Possibly dumb question, but why not use notation like vol 2, page 50 instead of page 210?


It's an entirely reasonable question! The answer is, because I started this numbering scheme with the diary I began back at the start of 2018, and I'm more pleased that that's just about to reach page 1000 than I would be if it were about to reach page 100 of volume 5. Since I was already in the habit, it made sense to employ the same system in my work notebooks when I likewise standardized those.

In both cases, it also makes for a more compact scheme of reference, since I only need to write "pp. 380-382", rather than "vol. 3 pp 20-22" or "pp. 3/20-22" or some other such notation that requires an explicit volume number - not that that's not a somewhat post hoc reason, but I have found it to be convenient, and there's nothing wrong in any case with deriving some enjoyment from the fact that the very page numbers themselves reflect the extent to which I've developed journaling and notetaking into deliberate and durable practices in their own right. (Especially when I number the pages of a fresh volume, as part of the process of preparing it when I approach the end of the one I've been filling. Numbering from 1 to 180 over and over again seems like it'd get dull! Numbering from 999 to eleven hundred and whatever, as I did yesterday, is much more enjoyable.)

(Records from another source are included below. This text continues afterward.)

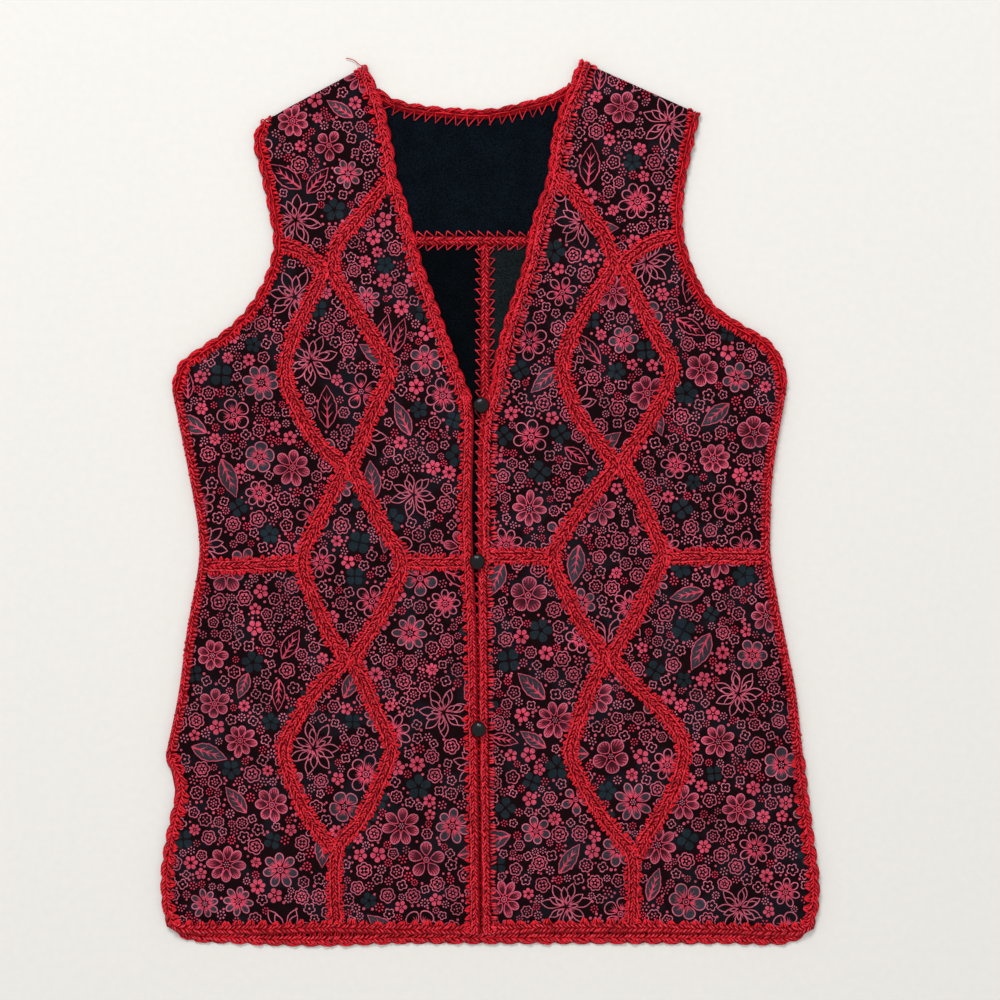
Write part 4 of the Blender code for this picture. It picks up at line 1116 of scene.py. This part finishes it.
class Front:
    """One front: its seams and edges as lines, worked out once, for the pieces that lie between them."""

    def __init__(self, side, table, mirror, back_neck_end, back_neck_way):
        self.side, self.mirror = side, mirror
        self.seed = 100 + 20 * mirror  # of its shoulder's print; the other panels' seeds follow
        self.outward = np.array([-float(mirror), 0.0])
        self.shoulder = Shoulder(table["fold"])
        fine = SCALLOP_PITCH / 3

        start = self.shoulder.under(back_neck_end)
        line = smooth([start, *table["edge"]], fine)
        self.neck_cut = self.reflected(left_of(back_neck_way))
        line, out = scalloped(line, (self.shoulder.depth(line) > FOLD_RADIUS) & (line[:, 1] > NECK_SCALLOPS_TO))
        line[0] += unit(line[1] - line[0]) * EDGING_END
        self.edge, self.edge_out = line, out
        self.edge_inner = beside(line, -mirror * (EDGING + GAP))
        self.edge_leather = beside(coarse(line), -mirror * (EDGING + EDGE_GAP))

        back = self.shoulder.under(table["back armhole"])
        tip = self.shoulder.tip(table["shoulder tip"])
        line = smooth([*back, tip, *table["armhole"][1:]], fine)
        line, out = scalloped(line, self.shoulder.depth(line) > 0)
        ends = shortened(line)
        kept = np.array([any(np.allclose(p, q) for q in ends[1:-1]) for p in line])
        self.arm, self.arm_out = ends, np.r_[0.0, out[kept], 0.0]
        self.arm_inner = beside(ends, mirror * (EDGING + GAP))
        self.arm_leather = beside(coarse(ends), mirror * (EDGING + EDGE_GAP))

        self.side_line = shortened(smooth(table["side"], SIDE_STEP), clear=2.0)
        self.side_leather = beside(self.side_line, mirror * (SIDE_ROLL + GAP))

        line = smooth(table["slit"] + table["hem"][1:], fine)
        line, _ = cut_by(line, last=self.edge_inner, half=0.5)
        line = shortened(line, clear=3.0)
        self.hem, self.hem_out = scalloped(line, np.full(len(line), True))
        self.hem_inner = beside(self.hem, mirror * (EDGING + GAP))
        self.hem_leather = beside(coarse(self.hem), mirror * (EDGING + EDGE_GAP))

        tips = np.array(table["tips"], float)
        stretches = [
            np.array(table["neck yoke"][:-1], float),
            np.array(table["top diamond, front"], float),
            np.array(table["middle diamond, front"], float),
            np.array([*table["low diamond, front"], *table["hem seam"]], float),
        ]
        line, bends = turned(stretches, tips[:3], -self.outward)
        marks = line[bends]
        self.front_braid, self.front_cuts = cut_by(line, self.edge_inner, self.hem_inner)
        self.front_marks = self.numbers(self.front_braid, marks)
        self.front_to_diamonds = beside(self.front_braid, -mirror * (BRAID + GAP))
        self.front_to_edge = beside(self.front_braid, mirror * (BRAID + GAP))

        stretches = [
            np.array(table["arm yoke"][:-1], float),
            np.array(table["top diamond, side"], float),
            np.array(table["middle diamond, side"], float),
            np.array([*table["low diamond, side"], table["tips"][3]], float),
        ]
        line, bends = turned(stretches, tips[:3], self.outward)
        marks = line[bends]
        self.side_braid, self.side_cuts = cut_by(line, self.arm_inner, self.front_to_diamonds)
        self.side_marks = self.numbers(self.side_braid, marks)
        self.side_to_diamonds = beside(self.side_braid, mirror * (BRAID + GAP))
        self.side_to_side = beside(self.side_braid, -mirror * (BRAID + GAP))

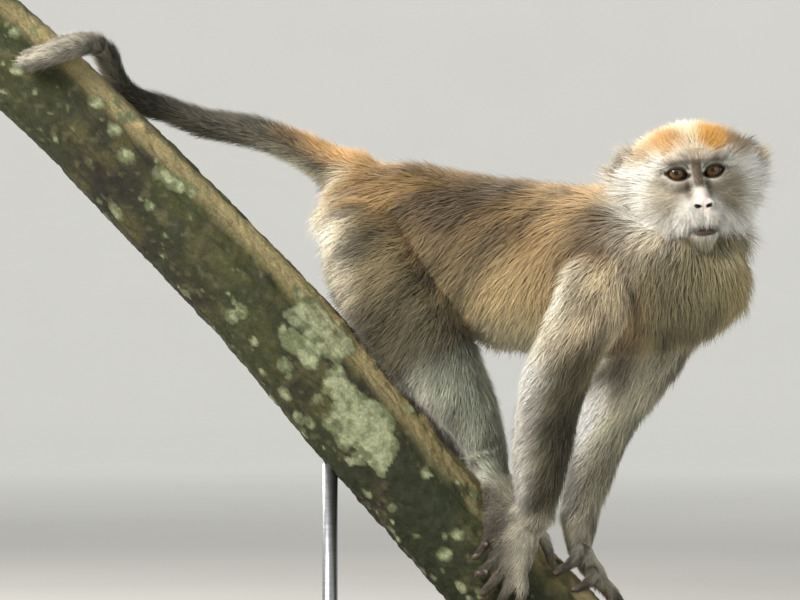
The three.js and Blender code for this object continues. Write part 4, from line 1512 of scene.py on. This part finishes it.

All that aside, I definitely don't have any argument for why the scheme I use is the scheme everyone should use. It's just what works best for me, and in the context of any running document someone maintains for their own use, what works best for them is what matters.


This is a complicated question because it really depends on your paper workflow.

I have been, for 30+ years, a heavy paper notebook writer, with a whole workflow- a superset of the bullet workflow for todos, but also supporting creative writing/brainstorming, and other workflows. I have spent untold...thousands...on pens, levenger paper, storage of square meters of old notebooks, the whole 9.

It took me a long time- calendar-wise- to transition to the remarkable, because the ergonomics are completely different. In some ways better, in some ways not as good, in many ways not as good from an all-digital perspective as it could be. But I have faith in the org in their choices going forward to build on the base that exists now.

It's not an ipad. It's not a consumption-first device. It's a production-first device.

It's very different from paper, and far from perfect for what it is, but I would not go back to paper. And I see it as an improvement to laptop for some uses cases. Depending on how the remarkable 2 feels I may get some for my kids.